Using the listing below, set down each line from the line containing "const clip = new THREE.Group();" through the line containing "from mathutils import Matrix, Vector", both ends included, exactly and with nothing added.
-------------------------
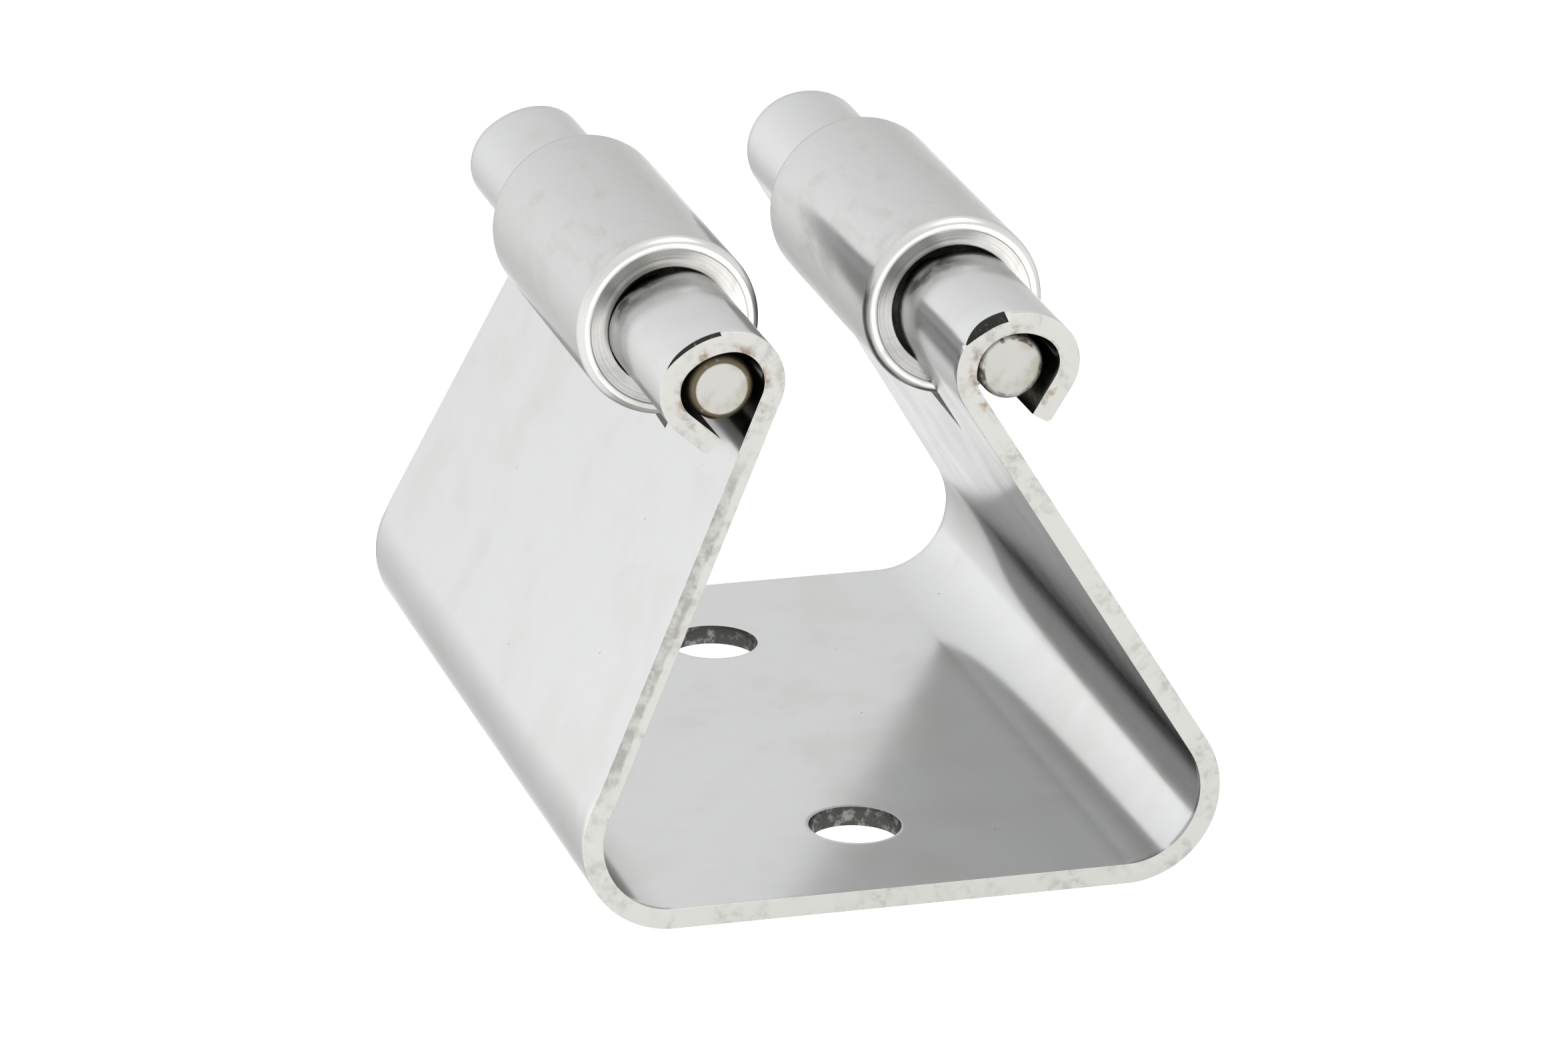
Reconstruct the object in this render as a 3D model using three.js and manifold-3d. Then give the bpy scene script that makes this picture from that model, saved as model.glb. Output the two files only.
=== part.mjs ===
// Twin-roller spring clip: one bent sheet bracket, two rollers and the two pins they turn on.
// Millimetres, +Z up. Origin: centre of the base's underside. The pins run along Y, front is -Y.
import * as THREE from 'three';
import { mergeVertices } from 'three/addons/utils/BufferGeometryUtils.js';
import Module from 'manifold-3d';

const wasm = await Module();
wasm.setup();

// ---- driving dimensions ----
const SHEET = 1.25; // thickness of the bent sheet
const HALF_WIDTH = 19.7; // centre line to the outside of a lower bend
const BASE_DEPTH = 50.3; // base, front edge to rear edge
const EAR_SPAN = 43.6; // front face of the front ears to rear face of the rear ears
const TAPER_FROM_Z = 8.5; // the arms narrow from this height ...
const TAPER_TO_Z = 31; // ... to this one
const BEND_RADIUS = 5.7; // outside of the lower bends
const ARM_LENGTH = 25.9; // straight part of an arm, lower bend to ear
const EAR_RADIUS = 3.8; // outside of a rolled ear, on average
const NOTCH_WIDTH = 21.1; // gap between a front ear and a rear ear
const NOTCH_DROP = 6.0; // notch floor below the start of the ears
const RELIEF_WIDTH = 4.2; // width of the dip in each corner of the floor
const SCREW_HOLE_RADIUS = 2.8;
const SCREW_HOLE_Y = 15.4;

const ROLLER_RADIUS = 5.6;
const ROLLER_LENGTH = 20.5;
const ROLLER_CHAMFER = 0.45;
const ROLLER_RECESS_DEPTH = 3.0; // depth of the wide mouth at each end of the bore
const PIN_RADIUS = 2.0;
const PIN_LENGTH = 42.6;
const PIN_CHAMFER = 0.35;
const PIN_GAP = 0.25; // radial room between a pin and its roller's bore

const ARC_STEP = THREE.MathUtils.degToRad(6);
const ROUND_SIDES = 48;

// One entry per arm. side: -1 left, +1 right. Angles are in degrees, and a heading is measured
// from straight outwards, so 90 is up, 0 is away from the middle and -90 is down. An ear is
// rolled by hand tools, so it is three arcs of slightly different outside radius and a flat tail.
// axle: distance from the middle and height of the pin and the roller on it.
// recess: radius of the mouth at each end of the roller's bore.
// reliefDrop: how deep the corners of the notch's floor are below the start of the ears.
const ARMS = [
  {
    name: 'left',
    side: -1,
    lean: 24.7,
    curl: [{ radius: 3.3, to: 0 }, { radius: 4.9, to: -41 }, { radius: 3.1, to: -139 }],
    tail: 2.45,
    axle: [10.67, 32.18],
    recess: 3.7,
    reliefDrop: 6.2,
    notchY: -0.15,
    pinY: -0.2,
  },
  {
    name: 'right',
    side: 1,
    lean: 32,
    curl: [{ radius: 3.55, to: 18 }, { radius: 4.4, to: -34 }, { radius: 3, to: -121 }],
    tail: 2.6,
    axle: [7.17, 31.85],
    recess: 3.85,
    reliefDrop: 7,
    notchY: 0.35,
    pinY: 0.3,
  },
];

const STEEL = { color: 0xc9cac8, metalness: 1, roughness: 0.18 };
const ROLLER_STEEL = { color: 0xc4c5c2, metalness: 1, roughness: 0.24 };
const PIN_STEEL = { color: 0xb9b7b0, metalness: 1, roughness: 0.3 };

const rad = THREE.MathUtils.degToRad;

// ---- solids and booleans ----
function toSolid(geometry) {
  geometry.deleteAttribute('normal');
  geometry.deleteAttribute('uv');
  const merged = mergeVertices(geometry, 1e-5);
  const vertProperties = new Float32Array(merged.attributes.position.array);
  const triVerts = new Uint32Array(merged.index.array);
  return new wasm.Manifold(new wasm.Mesh({ numProp: 3, vertProperties, triVerts }));
}

function toGeometry(solid) {
  const mesh = solid.getMesh();
  const geometry = new THREE.BufferGeometry();
  geometry.setAttribute('position', new THREE.BufferAttribute(mesh.vertProperties, 3));
  geometry.setIndex(new THREE.BufferAttribute(mesh.triVerts, 1));
  geometry.computeVertexNormals();
  return geometry;
}

function extrude(points, depth) {
  const geometry = new THREE.ExtrudeGeometry(new THREE.Shape(points), { depth, bevelEnabled: false });
  return geometry.translate(0, 0, -depth / 2);
}

// ---- the bent strip, as a walk along its middle line in the X-Z plane ----
// Each step is a straight { length } or an arc { radius, turn }, turn positive to the left.
function walk(start, heading, steps) {
  const stations = [{ point: start.clone(), heading }];
  const forward = (angle) => new THREE.Vector2(Math.cos(angle), Math.sin(angle));
  let here = start.clone();
  for (const step of steps) {
    if (step.length !== undefined) {
      here = here.clone().addScaledVector(forward(heading), step.length);
      stations.push({ point: here, heading });
      continue;
    }
    const sign = Math.sign(step.turn);
    const centre = here.clone().addScaledVector(forward(heading + (sign * Math.PI) / 2), step.radius);
    const count = Math.ceil(Math.abs(step.turn) / ARC_STEP);
    const from = heading;
    for (let i = 1; i <= count; i++) {
      heading = from + (step.turn * i) / count;
      here = centre.clone().addScaledVector(forward(heading - (sign * Math.PI) / 2), step.radius);
      stations.push({ point: here, heading });
    }
  }
  return stations;
}

function armSteps(arm) {
  const headings = [90 + arm.lean, ...arm.curl.map((arc) => arc.to)];
  return [
    { length: HALF_WIDTH - BEND_RADIUS },
    { radius: BEND_RADIUS - SHEET / 2, turn: rad(90 + arm.lean) },
    { length: ARM_LENGTH },
    ...arm.curl.map((arc, i) => ({ radius: arc.radius - SHEET / 2, turn: rad(arc.to - headings[i]) })),
    { length: arm.tail },
  ];
}

// Outline of one half of the section, from the middle of the base out to the ear's tip and back.
function halfOutline(arm) {
  const stations = walk(new THREE.Vector2(0, SHEET / 2), 0, armSteps(arm));
  const offset = ({ point, heading }, distance) => new THREE.Vector2(
    arm.side * (point.x - distance * Math.sin(heading)),
    point.y + distance * Math.cos(heading),
  );
  return {
    inner: stations.map((station) => offset(station, SHEET / 2)),
    outer: stations.map((station) => offset(station, -SHEET / 2)),
  };
}

function bracketSection() {
  const [left, right] = ARMS.map(halfOutline);
  return [
    ...right.outer.slice(1),
    ...right.inner.slice(1).reverse(),
    ...left.inner.slice(1),
    ...left.outer.slice(1).reverse(),
  ];
}

// Where an arm ends and its ear begins: the point on the arm's inner face, the direction
// up the arm and the direction square to it on the outside.
function earFrame(arm) {
  const lean = rad(arm.lean);
  const up = new THREE.Vector3(-arm.side * Math.sin(lean), 0, Math.cos(lean));
  const out = new THREE.Vector3(arm.side * Math.cos(lean), 0, Math.sin(lean));
  const bendCentre = new THREE.Vector3(arm.side * (HALF_WIDTH - BEND_RADIUS), 0, BEND_RADIUS);
  const start = bendCentre.clone().addScaledVector(out, BEND_RADIUS - SHEET).addScaledVector(up, ARM_LENGTH);
  return { up, out, start };
}

// ---- cuts in the bracket ----
function taperCuts() {
  const margin = 3;
  const top = 2 * TAPER_TO_Z;
  return [-1, 1].map((end) => {
    const points = [
      [BASE_DEPTH / 2, TAPER_FROM_Z],
      [BASE_DEPTH / 2 + margin, TAPER_FROM_Z],
      [BASE_DEPTH / 2 + margin, top],
      [EAR_SPAN / 2, top],
      [EAR_SPAN / 2, TAPER_TO_Z],
    ].map(([y, z]) => new THREE.Vector2(end * y, z));
    const wedge = extrude(points, 3 * HALF_WIDTH);
    // Shape X to world Y, shape Y to world Z, depth to world X.
    wedge.applyMatrix4(new THREE.Matrix4().makeBasis(
      new THREE.Vector3(0, 1, 0), new THREE.Vector3(0, 0, 1), new THREE.Vector3(1, 0, 0),
    ));
    return toSolid(wedge);
  });
}

function notchCut(arm) {
  const { up, out, start } = earFrame(arm);
  const half = NOTCH_WIDTH / 2;
  const above = 4 * EAR_RADIUS;
  const thickness = 4 * EAR_RADIUS;
  const inside = SHEET;
  const points = [
    [-half, above],
    [-half, -arm.reliefDrop],
    [-half + RELIEF_WIDTH, -NOTCH_DROP],
    [half - RELIEF_WIDTH, -NOTCH_DROP],
    [half, -arm.reliefDrop],
    [half, above],
  ].map(([y, height]) => new THREE.Vector2(y, height));
  const block = extrude(points, thickness).translate(0, 0, thickness / 2 - inside);
  const across = new THREE.Vector3().crossVectors(up, out);
  block.applyMatrix4(new THREE.Matrix4().makeBasis(across, up, out).setPosition(start.setY(arm.notchY)));
  return toSolid(block);
}

function screwHole(y) {
  const drill = new THREE.CylinderGeometry(SCREW_HOLE_RADIUS, SCREW_HOLE_RADIUS, 4 * SHEET, ROUND_SIDES);
  return toSolid(drill.rotateX(Math.PI / 2).translate(0, y, 0));
}

function springBracket() {
  const strip = extrude(bracketSection(), BASE_DEPTH).rotateX(Math.PI / 2);
  const cuts = [
    ...taperCuts(),
    ...ARMS.map(notchCut),
    screwHole(-SCREW_HOLE_Y),
    screwHole(SCREW_HOLE_Y),
  ];
  return toGeometry(cuts.reduce((solid, cut) => solid.subtract(cut), toSolid(strip)));
}

// ---- turned pieces, spun about Y ----
function turned(profile) {
  return new THREE.LatheGeometry(profile.map(([r, y]) => new THREE.Vector2(r, y)), ROUND_SIDES);
}

function roller(recess) {
  const end = ROLLER_LENGTH / 2;
  const shoulder = end - ROLLER_RECESS_DEPTH;
  const bore = PIN_RADIUS + PIN_GAP;
  return turned([
    [bore, -shoulder],
    [recess, -shoulder],
    [recess, -end],
    [ROLLER_RADIUS - ROLLER_CHAMFER, -end],
    [ROLLER_RADIUS, -end + ROLLER_CHAMFER],
    [ROLLER_RADIUS, end - ROLLER_CHAMFER],
    [ROLLER_RADIUS - ROLLER_CHAMFER, end],
    [recess, end],
    [recess, shoulder],
    [bore, shoulder],
    [bore, -shoulder],
  ]);
}

function pin() {
  const end = PIN_LENGTH / 2;
  return turned([
    [0, -end],
    [PIN_RADIUS - PIN_CHAMFER, -end],
    [PIN_RADIUS, -end + PIN_CHAMFER],
    [PIN_RADIUS, end - PIN_CHAMFER],
    [PIN_RADIUS - PIN_CHAMFER, end],
    [0, end],
  ]);
}

// ---- assembly ----
function piece(name, geometry, finish, place = new THREE.Vector3()) {
  const mesh = new THREE.Mesh(geometry, new THREE.MeshStandardMaterial(finish));
  mesh.name = name;
  mesh.position.copy(place);
  return mesh;
}

const clip = new THREE.Group();
clip.add(piece('spring_bracket', springBracket(), STEEL));
for (const arm of ARMS) {
  const [out, height] = arm.axle;
  const place = (y) => new THREE.Vector3(arm.side * out, y, height);
  clip.add(piece(`${arm.name}_roller`, roller(arm.recess), ROLLER_STEEL, place(arm.notchY)));
  clip.add(piece(`${arm.name}_roller_pin`, pin(), PIN_STEEL, place(arm.pinY)));
}

export default clip;
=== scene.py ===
"""Looks of a twin-roller spring clip: a bent sheet bracket, two rollers and their pins.

Sizes are in millimetres and each mesh is brought to metres as its last step. +Z points up from
the surface the clip is screwed to, the pins run along Y, and the front is -Y.
"""

import logging
import math
from dataclasses import dataclass, field
from enum import Enum

import bmesh
import bpy
from mathutils import Matrix, Vector


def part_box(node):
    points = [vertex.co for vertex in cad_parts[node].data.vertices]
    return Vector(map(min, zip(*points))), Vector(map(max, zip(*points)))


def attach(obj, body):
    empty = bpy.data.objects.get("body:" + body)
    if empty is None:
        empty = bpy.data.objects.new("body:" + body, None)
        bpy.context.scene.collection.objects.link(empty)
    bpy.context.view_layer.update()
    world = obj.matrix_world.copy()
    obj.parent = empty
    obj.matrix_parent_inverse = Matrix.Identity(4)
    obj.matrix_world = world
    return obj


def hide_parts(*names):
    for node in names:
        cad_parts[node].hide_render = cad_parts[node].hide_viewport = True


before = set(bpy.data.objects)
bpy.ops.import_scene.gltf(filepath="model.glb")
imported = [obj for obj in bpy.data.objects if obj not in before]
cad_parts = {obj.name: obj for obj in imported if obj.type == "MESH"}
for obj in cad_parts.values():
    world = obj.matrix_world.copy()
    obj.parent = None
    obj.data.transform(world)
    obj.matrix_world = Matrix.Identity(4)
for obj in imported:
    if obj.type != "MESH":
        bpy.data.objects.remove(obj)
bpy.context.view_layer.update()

MM = 0.001
SAME_PLACE = 1e-4
ALMOST = 1e-3
SHARP_ANGLE = math.radians(38)
Triple = tuple[float, float, float]
Colour = Triple
Pair = tuple[float, float]
log = logging.getLogger("spring_clip")


class Surface(Enum):
    """The kinds of surface on the bracket, in the order of its material slots."""

    FACE = 0
    SHEARED = 1
    GROUND = 2
    PIERCED = 3


class RollerSurface(Enum):
    """The kinds of surface on a roller, in the order of its material slots."""

    TURNED = 0
    CORNER = 1
    FACED = 2
    BORE = 3


# ---- finishes ----


def set_range(
    node: bpy.types.Node,
    low: float,
    high: float,
    at_low: float,
    at_high: float,
) -> bpy.types.NodeSocket:
    """Sets what a Map Range node maps.

    Args:
        node: The node.
        low: Value that gives at_low.
        high: Value that gives at_high.
        at_low: Result at low.
        at_high: Result at high.

    Returns:
        The node's result.
    """
    for name, number in (("From Min", low), ("From Max", high), ("To Min", at_low), ("To Max", at_high)):
        node.inputs[name].default_value = number
    return node.outputs["Result"]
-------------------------
Answer for this exercise:
const clip = new THREE.Group();
clip.add(piece('spring_bracket', springBracket(), STEEL));
for (const arm of ARMS) {
  const [out, height] = arm.axle;
  const place = (y) => new THREE.Vector3(arm.side * out, y, height);
  clip.add(piece(`${arm.name}_roller`, roller(arm.recess), ROLLER_STEEL, place(arm.notchY)));
  clip.add(piece(`${arm.name}_roller_pin`, pin(), PIN_STEEL, place(arm.pinY)));
}

export default clip;
=== scene.py ===
"""Looks of a twin-roller spring clip: a bent sheet bracket, two rollers and their pins.

Sizes are in millimetres and each mesh is brought to metres as its last step. +Z points up from
the surface the clip is screwed to, the pins run along Y, and the front is -Y.
"""

import logging
import math
from dataclasses import dataclass, field
from enum import Enum

import bmesh
import bpy
from mathutils import Matrix, Vector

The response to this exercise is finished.